Perhaps another reason why I enjoyed my lunch so much at La Coupole this time around was the truly delicious wines I had with my meal. How many times has it happened that you think you’ve made what should be a wonderful choice off a wine list and then the wine fails to deliver? I’m quite sure we’ve all been disappointed like that from time to time, but happily this was not the case on this night. Simply put, the 2013 Château Carbonnieux Blanc is a lovely way to start off any meal. Fresh and easygoing, it is literally brimming with early appeal, offering focused white peach, sage and gooseberry aromas and flavors galore. Its lively but harmonious acidity makes it a perfect start to the meal. The 2013 Domaine de Beaurenard Châteauneuf-du-Pape Blanc Cuvée Boisrenard was just as good, if clearly completely different in style and profile. One of my favorite sources of fine southern Rhône wines, Domaine de Beaurenard goes a long way back (founded in 1695, it has been in the same hands for seven generations and counting) but the Coulon family started making their wine at the estate only in 1929. This special cuvée of Châteauneuf-du-Pape Blanc is made from 60-100 year old vines, and is a blend of mainly Clairette, Bourboulenc and Roussanne, with other local grapes such as Grenache Blanc, Picpoul and Picardan also in the mix. It offers sappy orchard fruit aromas and flavors complicated by hints of honey, fresh citrus and tarragon. It’s a supple but lively wine that marries well with our starters.

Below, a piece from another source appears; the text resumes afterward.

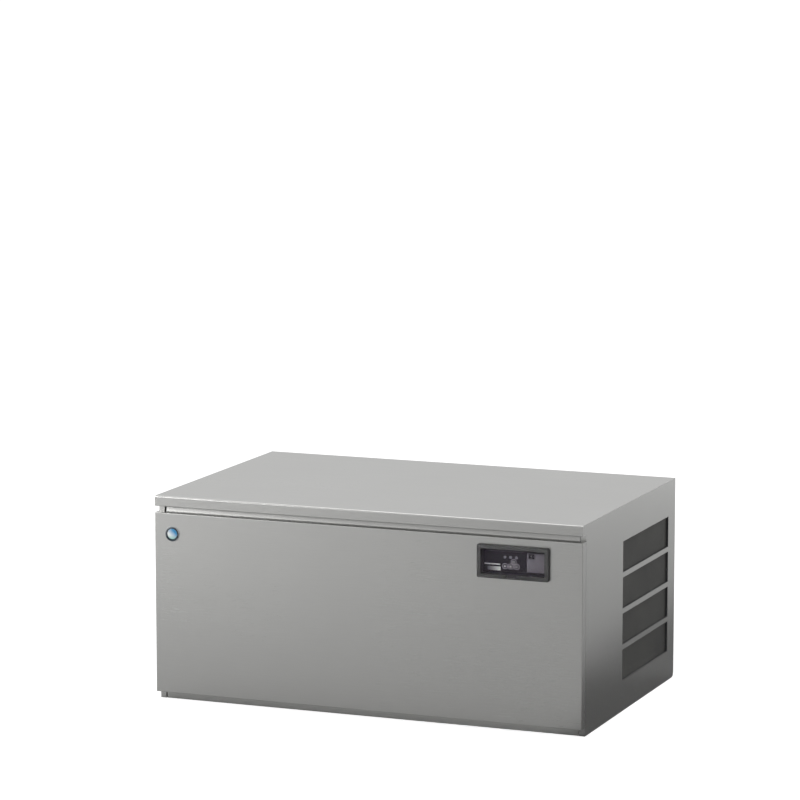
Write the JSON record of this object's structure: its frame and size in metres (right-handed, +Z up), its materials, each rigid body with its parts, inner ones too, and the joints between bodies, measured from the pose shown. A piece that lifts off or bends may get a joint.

Clearly, with the andouilette we opted for a red, and the marvelous 2008 Guigal Côte-Rôtie La Turque, was featured at a special low price that made it an easy choice. Remarkably suave and silky, with penetrating violet and flinty blackberry and dark plum aromas and flavors, the 2008 is terrific. Very refined, it strikes me as one of the more subtle, almost dainty La Turque that speaks less of its Côte Brune origins. Nevertheless, the memory of this magical wine still lingers with me to this day. It was so good I might say it lit up a few more lights (for us) in the Ville Lumière, and proves a perfect close to a wonderful meal spent in the company of great food, wine and old friends.